The other thing is storage. I got a nominally 256GB MacBook Air. Of these 256 GB, easily 50GB are already gone for macOS itself, swap, Recovery and everything that macOS doesn't store as part of the immutable partition (such as, you guessed it, its own AI models). Taking up 2% of the disk space without consent is definitely Not Cool.

  • Another angle is the processing cost, I assume Google is seeking to offload the computation for whatever features this covers from their own data centers to end users. On the scale of billions that's probably measurable and from google's side worth doing whether the users is paying for the service or not, and each of them will have more power usage with some reduced battery life on portable devices. At that scale I'd also wonder about efficiency based on what proportion of end users are using AI or running it on CPU/GPU/NPU.

The next Netflix breakout show will burn this planet to the grounds :)

  • Netflix does not store 4gb on your drive...

    • and people on very limited bandwidth and/or speed don't watch Netflix (or do so at most at 1080p) and if they watch netflix they are fine with clogging up their internet as it isn't some random backround download hindering what they want to do but what they are actively doing

I would more worry about storage space on some laptops with pretty small SSDs like 192-256GB of official capacity prior installing Windows, 4GB of that is already pretty significant part of storage space for something which should be opt-in.

4Gb times 2,000,000,000 chrome installs gives us 8,000 petabytes. Are we allowed to worry now?

The climate concern pearl clutching is pure muckraking. The author doesn't care, they're just looking for some sort of controversy. Do they (or the other seemingly horrified commenters) know how much data is transferred during a single evening of watching HD streaming video?

In 2026 4GB of data is not going to have any measurable effect on the climate.

There's a level of hypocrisy involved which is truly absurd. Literally no one reading this is going to curb their data usage. They'll just try to justify their outrage with farcical strawman arguments to be pedantic and then go binge watch some Netflix series without another thought.

Its unsollicited. Not everyone has fiber either

  • not just fiber, e.g. Netflix requires "only" (reliable) ~15Mb/s for a 4k stream, that means most people in most countries feel little difference between ~25 Mb/s and 1Gb/s in their "every day" usage. Sure it's a huge difference if you download a 80GiB AAA game, or preload a 4k movie. But in my experience (which definitely doesn't apply to all countries) a lot of non tech affine people don't do that that often an if they do it (e.g. movies before travel) they tend to do it over the night so it still works out just fine with not so fast internet.

    So for a lot of people paying for more then 25-50Mb/s (pro person) makes only sense if it isn't too costly. Hence I rarely see people going for more then 250-500 Mb/s even iff 1Gb/s is available and they have money. And for non-gamers with little money, I mostly see them with ~50Mb/s (or paying for 50Mb/s but getting much less due to old wires :( ).

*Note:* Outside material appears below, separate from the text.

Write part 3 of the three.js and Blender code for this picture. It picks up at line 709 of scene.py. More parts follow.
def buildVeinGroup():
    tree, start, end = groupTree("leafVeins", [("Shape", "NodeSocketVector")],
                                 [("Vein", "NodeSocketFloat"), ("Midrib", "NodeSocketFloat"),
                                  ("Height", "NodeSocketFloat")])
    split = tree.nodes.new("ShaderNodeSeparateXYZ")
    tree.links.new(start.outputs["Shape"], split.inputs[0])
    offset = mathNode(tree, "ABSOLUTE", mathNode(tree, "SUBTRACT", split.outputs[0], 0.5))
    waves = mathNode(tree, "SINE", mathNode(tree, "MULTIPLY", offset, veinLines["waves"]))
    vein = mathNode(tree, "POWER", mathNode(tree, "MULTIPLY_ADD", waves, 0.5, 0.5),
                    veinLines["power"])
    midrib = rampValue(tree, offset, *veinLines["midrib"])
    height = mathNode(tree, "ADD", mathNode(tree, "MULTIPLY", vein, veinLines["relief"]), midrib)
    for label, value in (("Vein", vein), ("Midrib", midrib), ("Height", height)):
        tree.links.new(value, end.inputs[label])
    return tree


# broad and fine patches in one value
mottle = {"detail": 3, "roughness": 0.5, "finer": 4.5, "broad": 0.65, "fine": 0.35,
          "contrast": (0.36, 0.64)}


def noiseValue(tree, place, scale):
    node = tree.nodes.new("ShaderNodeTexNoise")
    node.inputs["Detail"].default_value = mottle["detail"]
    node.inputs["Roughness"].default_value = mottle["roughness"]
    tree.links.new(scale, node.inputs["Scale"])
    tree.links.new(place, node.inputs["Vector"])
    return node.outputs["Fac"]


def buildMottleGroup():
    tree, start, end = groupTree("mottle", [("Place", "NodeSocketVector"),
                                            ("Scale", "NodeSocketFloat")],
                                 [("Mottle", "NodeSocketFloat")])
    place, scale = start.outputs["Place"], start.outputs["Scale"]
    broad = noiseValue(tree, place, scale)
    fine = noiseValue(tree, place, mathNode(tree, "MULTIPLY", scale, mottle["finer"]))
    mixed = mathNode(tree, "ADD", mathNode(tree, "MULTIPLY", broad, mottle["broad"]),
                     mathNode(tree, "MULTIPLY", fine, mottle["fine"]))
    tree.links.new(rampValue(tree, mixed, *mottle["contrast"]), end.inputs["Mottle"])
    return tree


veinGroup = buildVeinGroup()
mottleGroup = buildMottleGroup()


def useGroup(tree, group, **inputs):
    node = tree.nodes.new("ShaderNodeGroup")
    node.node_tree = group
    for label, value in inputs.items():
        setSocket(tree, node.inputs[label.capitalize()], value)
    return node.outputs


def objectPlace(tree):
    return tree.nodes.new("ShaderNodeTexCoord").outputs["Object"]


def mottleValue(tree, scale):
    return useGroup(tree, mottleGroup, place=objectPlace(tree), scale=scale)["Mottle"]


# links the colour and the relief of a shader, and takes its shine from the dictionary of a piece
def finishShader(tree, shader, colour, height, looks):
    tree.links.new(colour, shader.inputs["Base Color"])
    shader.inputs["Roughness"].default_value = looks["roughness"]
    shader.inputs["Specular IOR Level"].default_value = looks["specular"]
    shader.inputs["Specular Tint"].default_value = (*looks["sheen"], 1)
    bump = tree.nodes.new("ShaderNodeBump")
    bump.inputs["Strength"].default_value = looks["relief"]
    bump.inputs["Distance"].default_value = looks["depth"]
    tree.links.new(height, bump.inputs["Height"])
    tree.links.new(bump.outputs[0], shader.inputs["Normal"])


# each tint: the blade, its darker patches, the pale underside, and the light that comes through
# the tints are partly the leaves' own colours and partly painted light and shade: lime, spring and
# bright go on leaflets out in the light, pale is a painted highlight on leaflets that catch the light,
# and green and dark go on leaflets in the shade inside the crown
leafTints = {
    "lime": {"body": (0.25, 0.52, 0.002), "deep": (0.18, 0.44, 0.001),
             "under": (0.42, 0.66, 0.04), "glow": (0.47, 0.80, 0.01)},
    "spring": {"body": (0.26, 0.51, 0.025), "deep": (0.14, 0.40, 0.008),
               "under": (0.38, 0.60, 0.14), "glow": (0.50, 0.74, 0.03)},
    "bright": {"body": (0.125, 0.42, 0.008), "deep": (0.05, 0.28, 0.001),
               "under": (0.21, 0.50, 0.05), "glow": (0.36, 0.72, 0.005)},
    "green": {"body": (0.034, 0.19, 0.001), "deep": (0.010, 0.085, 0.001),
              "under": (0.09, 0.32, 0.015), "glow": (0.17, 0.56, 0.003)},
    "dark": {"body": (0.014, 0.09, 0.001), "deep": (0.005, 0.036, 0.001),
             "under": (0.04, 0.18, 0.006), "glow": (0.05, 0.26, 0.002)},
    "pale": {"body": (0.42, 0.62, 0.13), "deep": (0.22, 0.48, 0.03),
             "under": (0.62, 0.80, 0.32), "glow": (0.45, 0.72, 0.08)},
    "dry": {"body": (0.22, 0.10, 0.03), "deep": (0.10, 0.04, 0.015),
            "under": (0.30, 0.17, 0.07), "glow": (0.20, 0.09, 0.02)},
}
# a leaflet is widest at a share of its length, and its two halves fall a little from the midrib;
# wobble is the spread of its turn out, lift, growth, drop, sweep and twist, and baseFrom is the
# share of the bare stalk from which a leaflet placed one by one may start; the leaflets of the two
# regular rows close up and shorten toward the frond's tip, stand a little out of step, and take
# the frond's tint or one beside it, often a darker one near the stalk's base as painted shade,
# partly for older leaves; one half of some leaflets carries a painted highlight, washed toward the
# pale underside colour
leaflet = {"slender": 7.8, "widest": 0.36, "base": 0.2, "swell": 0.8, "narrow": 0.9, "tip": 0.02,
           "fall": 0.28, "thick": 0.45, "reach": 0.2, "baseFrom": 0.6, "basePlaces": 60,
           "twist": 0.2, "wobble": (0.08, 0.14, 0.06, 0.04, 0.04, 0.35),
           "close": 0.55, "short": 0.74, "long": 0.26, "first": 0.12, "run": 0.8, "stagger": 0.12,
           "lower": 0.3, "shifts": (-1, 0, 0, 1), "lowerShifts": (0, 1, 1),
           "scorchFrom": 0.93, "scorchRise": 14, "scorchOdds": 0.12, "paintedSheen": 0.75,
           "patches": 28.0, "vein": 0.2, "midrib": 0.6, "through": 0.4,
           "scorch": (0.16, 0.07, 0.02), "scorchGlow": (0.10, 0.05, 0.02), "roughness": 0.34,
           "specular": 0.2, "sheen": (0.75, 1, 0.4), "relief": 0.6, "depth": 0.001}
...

    (Also IMHO The more important things compared to 1Gb/s is how much of the bought bandwidth is reliably available at all times _with good latency_...)

Agreed, my eyes rolled hard at that. Definitely more of an F-U to users with bad connections than anything else.

It is sad that this terrible comment inspired so many responses. It is 4GB of traffic for one person, and I am not aware of any single person who is moving petabytes of traffic.

Comparing a single person to the entire world to make the inconvenience to or violation of a single person seem small is deliberately and thoughtfully deceptive.

Why not 4TB in traffic and storage for chrome, then? In a world of petabytes of traffic, it's a feather. What's wrong with jailing somebody wrongly for 20 years in a world where millions are jailed, many wrongly, often for lifetimes? What's a lost finger on the job when there's a genocide going on?